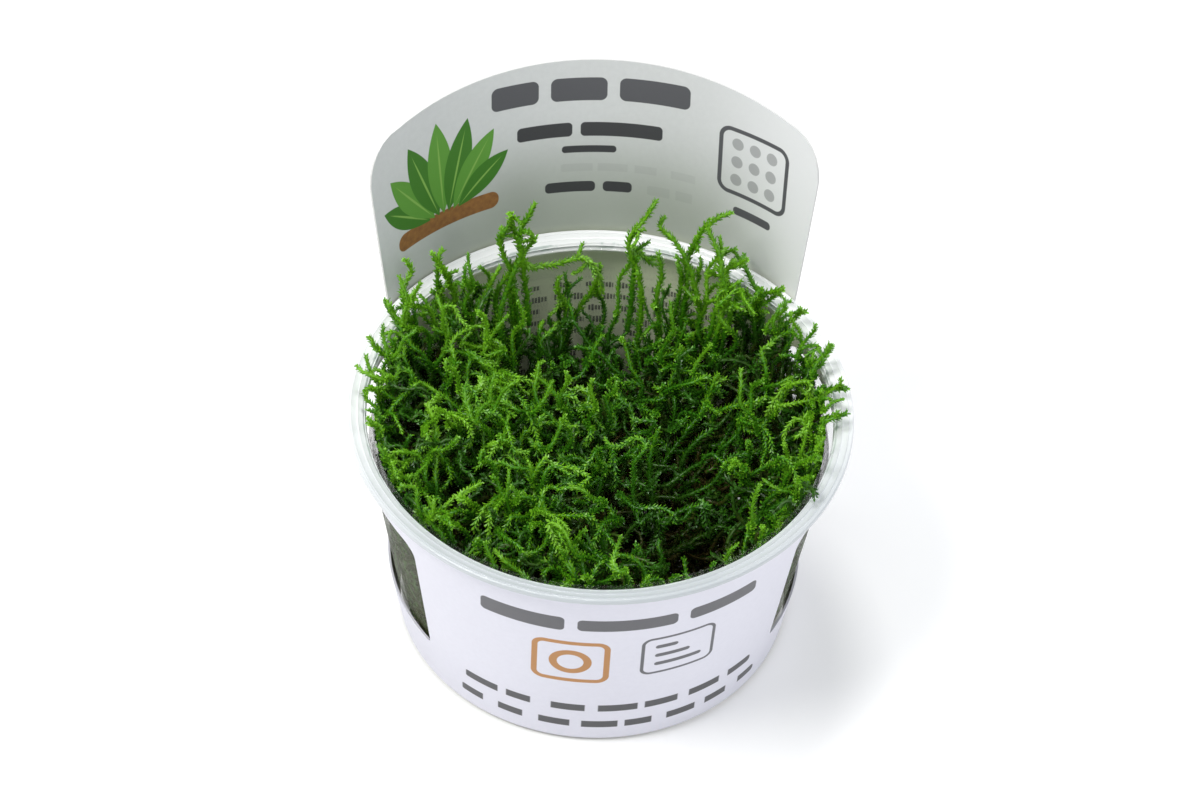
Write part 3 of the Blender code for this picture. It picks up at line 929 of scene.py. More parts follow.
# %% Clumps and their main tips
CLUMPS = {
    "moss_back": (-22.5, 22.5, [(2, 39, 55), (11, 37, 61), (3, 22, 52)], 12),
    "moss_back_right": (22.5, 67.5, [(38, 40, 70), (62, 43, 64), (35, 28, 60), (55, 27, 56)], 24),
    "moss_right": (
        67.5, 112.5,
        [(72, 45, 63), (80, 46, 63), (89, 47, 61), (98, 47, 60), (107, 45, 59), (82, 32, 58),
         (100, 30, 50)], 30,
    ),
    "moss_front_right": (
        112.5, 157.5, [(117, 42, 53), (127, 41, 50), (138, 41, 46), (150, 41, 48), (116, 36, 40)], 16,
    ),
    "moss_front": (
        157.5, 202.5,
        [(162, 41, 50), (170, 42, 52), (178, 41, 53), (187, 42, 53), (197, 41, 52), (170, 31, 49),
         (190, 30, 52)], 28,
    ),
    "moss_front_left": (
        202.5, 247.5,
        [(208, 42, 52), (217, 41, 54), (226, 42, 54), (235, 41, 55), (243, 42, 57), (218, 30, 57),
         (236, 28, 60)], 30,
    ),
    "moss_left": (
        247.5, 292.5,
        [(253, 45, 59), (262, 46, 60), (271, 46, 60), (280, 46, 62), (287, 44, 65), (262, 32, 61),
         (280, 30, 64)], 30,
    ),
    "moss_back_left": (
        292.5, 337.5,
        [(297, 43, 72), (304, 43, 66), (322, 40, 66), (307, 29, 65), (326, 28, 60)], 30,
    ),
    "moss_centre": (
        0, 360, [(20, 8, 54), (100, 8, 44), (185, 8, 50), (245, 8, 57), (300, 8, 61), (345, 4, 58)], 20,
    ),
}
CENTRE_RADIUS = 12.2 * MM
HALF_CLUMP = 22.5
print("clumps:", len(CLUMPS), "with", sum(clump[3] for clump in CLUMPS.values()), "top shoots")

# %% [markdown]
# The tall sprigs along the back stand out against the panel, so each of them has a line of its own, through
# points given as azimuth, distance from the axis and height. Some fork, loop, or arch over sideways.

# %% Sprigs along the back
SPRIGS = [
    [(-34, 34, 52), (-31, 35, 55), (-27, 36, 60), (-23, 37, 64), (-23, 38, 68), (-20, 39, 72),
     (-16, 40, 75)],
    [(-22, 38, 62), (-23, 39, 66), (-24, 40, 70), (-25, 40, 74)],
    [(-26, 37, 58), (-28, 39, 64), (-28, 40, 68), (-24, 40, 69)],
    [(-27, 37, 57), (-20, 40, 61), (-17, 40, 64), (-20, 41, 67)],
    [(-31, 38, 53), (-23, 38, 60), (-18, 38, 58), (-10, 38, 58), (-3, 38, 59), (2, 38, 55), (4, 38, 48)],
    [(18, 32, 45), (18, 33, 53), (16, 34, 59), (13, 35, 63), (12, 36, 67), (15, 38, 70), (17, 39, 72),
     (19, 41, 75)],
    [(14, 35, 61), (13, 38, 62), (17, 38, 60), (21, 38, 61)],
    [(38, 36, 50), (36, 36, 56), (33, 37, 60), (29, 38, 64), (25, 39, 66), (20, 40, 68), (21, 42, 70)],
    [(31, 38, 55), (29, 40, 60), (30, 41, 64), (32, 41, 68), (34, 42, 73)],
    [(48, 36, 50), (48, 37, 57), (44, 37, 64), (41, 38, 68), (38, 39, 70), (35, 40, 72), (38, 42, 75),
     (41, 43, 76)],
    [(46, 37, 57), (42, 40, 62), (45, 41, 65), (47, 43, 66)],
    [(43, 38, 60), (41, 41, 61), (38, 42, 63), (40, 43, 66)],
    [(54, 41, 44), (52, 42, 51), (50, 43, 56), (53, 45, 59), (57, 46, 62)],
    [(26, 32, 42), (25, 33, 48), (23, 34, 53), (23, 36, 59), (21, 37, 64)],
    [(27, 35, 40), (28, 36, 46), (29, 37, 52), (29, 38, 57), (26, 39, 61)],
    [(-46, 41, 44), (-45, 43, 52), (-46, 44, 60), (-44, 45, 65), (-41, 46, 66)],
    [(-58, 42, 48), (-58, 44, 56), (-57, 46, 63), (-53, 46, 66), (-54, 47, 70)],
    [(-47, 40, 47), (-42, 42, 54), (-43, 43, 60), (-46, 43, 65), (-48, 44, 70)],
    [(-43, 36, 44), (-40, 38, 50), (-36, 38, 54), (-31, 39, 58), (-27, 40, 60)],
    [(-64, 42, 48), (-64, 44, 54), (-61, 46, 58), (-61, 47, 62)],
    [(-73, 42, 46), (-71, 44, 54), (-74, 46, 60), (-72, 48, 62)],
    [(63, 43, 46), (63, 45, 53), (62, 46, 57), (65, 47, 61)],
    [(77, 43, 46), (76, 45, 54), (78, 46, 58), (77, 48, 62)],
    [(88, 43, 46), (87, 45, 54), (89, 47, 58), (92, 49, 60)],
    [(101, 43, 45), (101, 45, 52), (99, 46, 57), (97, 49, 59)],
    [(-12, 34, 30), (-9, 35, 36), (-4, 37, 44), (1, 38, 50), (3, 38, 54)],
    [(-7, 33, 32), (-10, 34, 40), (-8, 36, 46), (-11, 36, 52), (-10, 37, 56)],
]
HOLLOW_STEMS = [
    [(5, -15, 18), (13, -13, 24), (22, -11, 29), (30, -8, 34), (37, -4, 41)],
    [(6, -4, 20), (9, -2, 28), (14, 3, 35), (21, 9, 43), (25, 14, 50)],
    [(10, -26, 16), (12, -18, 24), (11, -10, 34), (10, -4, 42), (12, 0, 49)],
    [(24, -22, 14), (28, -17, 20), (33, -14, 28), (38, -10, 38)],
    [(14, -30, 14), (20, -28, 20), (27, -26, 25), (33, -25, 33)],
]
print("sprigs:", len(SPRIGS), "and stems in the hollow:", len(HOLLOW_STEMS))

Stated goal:
Verbatim output is expected for the lines from the start of the data to the line in which "# points given" appears, both included.

Complete response:
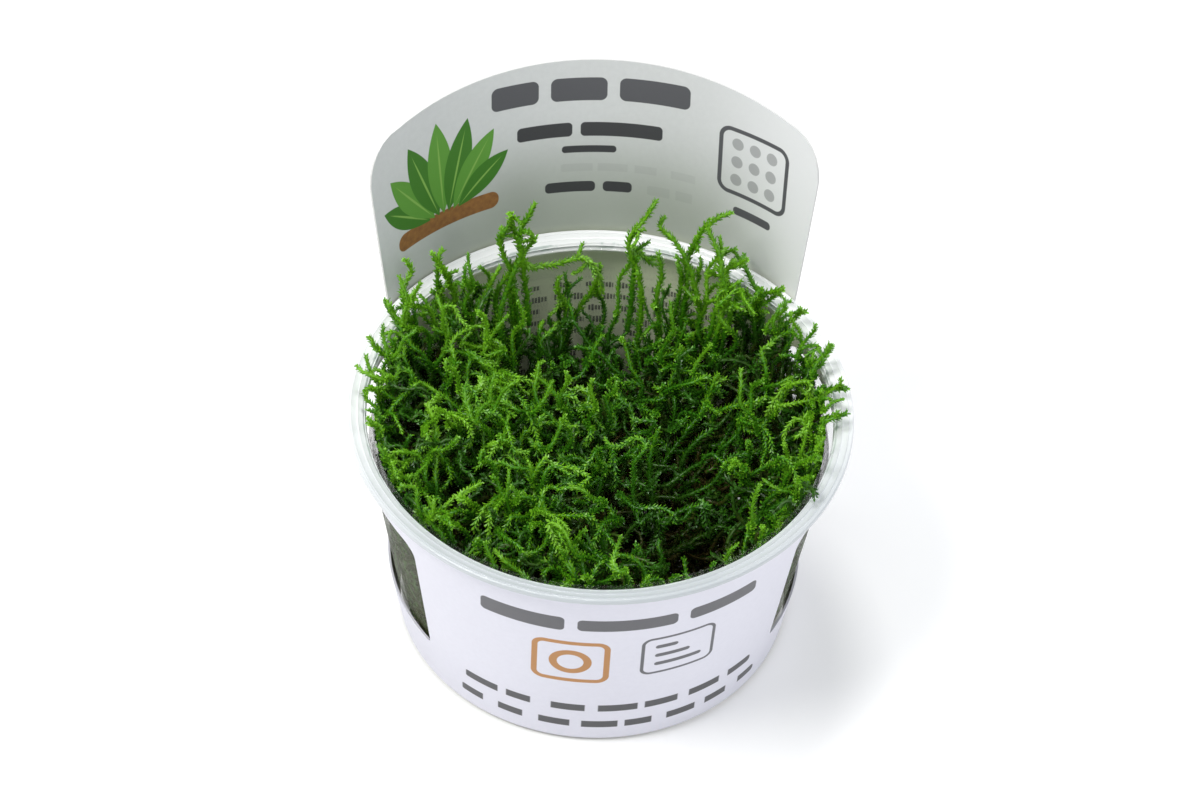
Write part 3 of the Blender code for this picture. It picks up at line 929 of scene.py. More parts follow.
# %% Clumps and their main tips
CLUMPS = {
    "moss_back": (-22.5, 22.5, [(2, 39, 55), (11, 37, 61), (3, 22, 52)], 12),
    "moss_back_right": (22.5, 67.5, [(38, 40, 70), (62, 43, 64), (35, 28, 60), (55, 27, 56)], 24),
    "moss_right": (
        67.5, 112.5,
        [(72, 45, 63), (80, 46, 63), (89, 47, 61), (98, 47, 60), (107, 45, 59), (82, 32, 58),
         (100, 30, 50)], 30,
    ),
    "moss_front_right": (
        112.5, 157.5, [(117, 42, 53), (127, 41, 50), (138, 41, 46), (150, 41, 48), (116, 36, 40)], 16,
    ),
    "moss_front": (
        157.5, 202.5,
        [(162, 41, 50), (170, 42, 52), (178, 41, 53), (187, 42, 53), (197, 41, 52), (170, 31, 49),
         (190, 30, 52)], 28,
    ),
    "moss_front_left": (
        202.5, 247.5,
        [(208, 42, 52), (217, 41, 54), (226, 42, 54), (235, 41, 55), (243, 42, 57), (218, 30, 57),
         (236, 28, 60)], 30,
    ),
    "moss_left": (
        247.5, 292.5,
        [(253, 45, 59), (262, 46, 60), (271, 46, 60), (280, 46, 62), (287, 44, 65), (262, 32, 61),
         (280, 30, 64)], 30,
    ),
    "moss_back_left": (
        292.5, 337.5,
        [(297, 43, 72), (304, 43, 66), (322, 40, 66), (307, 29, 65), (326, 28, 60)], 30,
    ),
    "moss_centre": (
        0, 360, [(20, 8, 54), (100, 8, 44), (185, 8, 50), (245, 8, 57), (300, 8, 61), (345, 4, 58)], 20,
    ),
}
CENTRE_RADIUS = 12.2 * MM
HALF_CLUMP = 22.5
print("clumps:", len(CLUMPS), "with", sum(clump[3] for clump in CLUMPS.values()), "top shoots")

# %% [markdown]
# The tall sprigs along the back stand out against the panel, so each of them has a line of its own, through
# points given as azimuth, distance from the axis and height. Some fork, loop, or arch over sideways.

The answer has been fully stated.